In information retrieval, tf–idf or TFIDF, short for term frequency–inverse document frequency, is a numerical statistic that is intended to reflect how important a word is to a document in a collection or corpus.

In [2]:
from sklearn.feature_extraction.text import TfidfVectorizer

"""
tf_idf_calculate: caclulates tf-idfs for train and test dataframe column
                        
arguments:
    train_df: pandas dataframe
    test_df:  pandas dataframe
    column:   string
"""
def tf_idf_calculate(train_df, test_df, column):
    tf_idf_vectorizer = TfidfVectorizer(max_df=1.0, min_df=1, max_features=300)
    train_X_tf_idf = tf_idf_vectorizer.fit_transform(train_df[column])
    test_X_tf_idf = tf_idf_vectorizer.transform(test_df[column])
    return train_X_tf_idf, test_X_tf_idf

"""
tf_idf_calculate: caclulates tf-idfs for train and test dataframe column 
                  and stores them as a new column
arguments:
    train_df: pandas dataframe
    test_df:  pandas dataframe
    column:   string
"""
def tf_idf_calculate_store(train_df, test_df, column):
    train_X_tf_idf, test_X_tf_idf = tf_idf_calculate(train_df, test_df, column)

    vectors = list()
    for v in train_X_tf_idf.toarray():
        vectors.append(v)
    # save tf-idfs as a new column in the train dataframe
    train_df[f"tf_idf_{column}"] = pd.Series(vectors, index = train_df.index)
    
    vectors = list()
    for v in test_X_tf_idf.toarray():
        vectors.append(v)
    # save tf-idfs as a new column in the test dataframe
    test_df[f"tf_idf_{column}"] = pd.Series(vectors, index = test_df.index)

#### Word2vec

Word2Vec is one of the popular methods in language modeling and feature learning techniques in natural language processing (NLP). This method is used to create word embeddings in machine learning whenever we need vector representation of data.

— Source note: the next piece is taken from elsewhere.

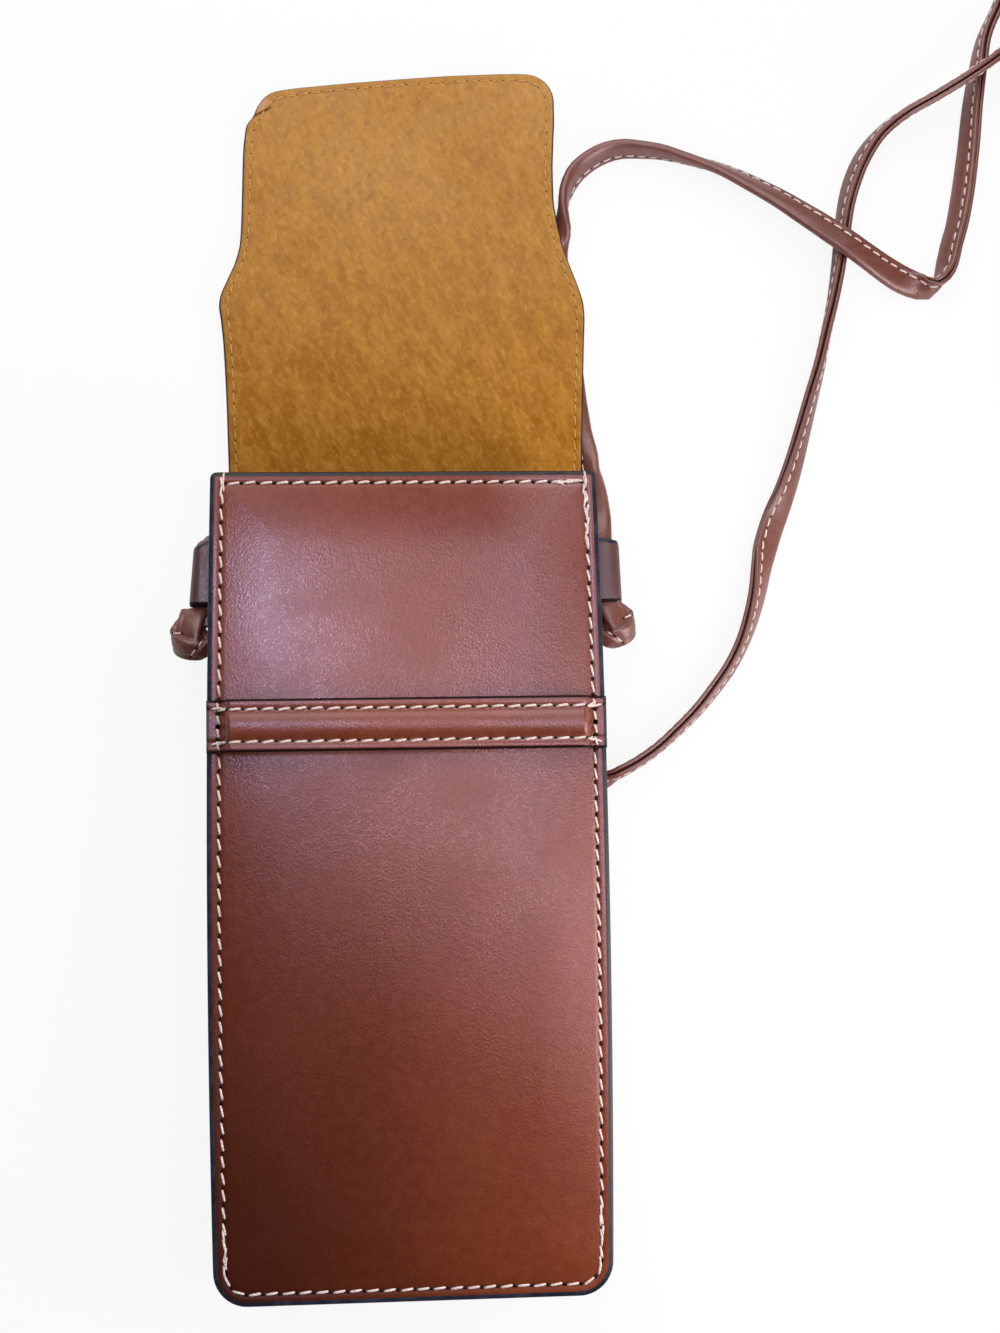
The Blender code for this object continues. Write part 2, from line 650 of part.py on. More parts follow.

The advantage of using Word2Vec is that it can capture the distance between individual words.

Word embeddings (for example word2vec) allow to exploit ordering of the words and semantics information from the text corpus.

In [3]:
from gensim.models import Word2Vec

"""
word2vec_train: creates and trains a word2vec model for a dataframe column.
                also, it can save the model

arguments:
    dataframe: pandas dataframe
    column:    string
"""
def word2vec_create_train(dataframe, column, word2vec_model_file = None):
    word2vec_model = Word2Vec(dataframe[column], size = 300, window = 5,
                              min_count = 100, sg = 1, hs = 0, negative = 10)
    word2vec_model.train(dataframe[column],total_examples=len(dataframe[column]),epochs=20)
    if word2vec_model_file is not None:
        word2vec_model.save(word2vec_model_file)
    return word2vec_model

"""
word2vec_sentence_vectorizer: calculates the average of all word embeddings for 
                              each sentence and and stores them as a new column

arguments:
    dataframe: pandas dataframe
    column:    string
"""
def word2vec_sentence_vectorizer(dataframe, column, word2vec_model, store = False):
    sentences = dataframe[column].tolist()
    vectors = list()
    # for each sentence we sum all word embedding of each word
    # and we divide by the number of all words in the sentence.
    for sentence in sentences:
        sentence_vector = list()
        number_of_words = 0
        for word in sentence:
            try:
                if number_of_words == 0:
                    sentence_vector = word2vec_model[word]
                else:
                    sentence_vector = np.add(sentence_vector, word2vec_model[word])
                number_of_words += 1
            except:
                pass
        sentence_vector_array = np.asarray(sentence_vector) / number_of_words
        vectors.append(sentence_vector_array)
        
    # save word2vecs as a new column in the dataframe
    if store is True:
        dataframe[f"word2vec_{column}"] = pd.Series(vectors, index = test_df.index)
        
    return vectors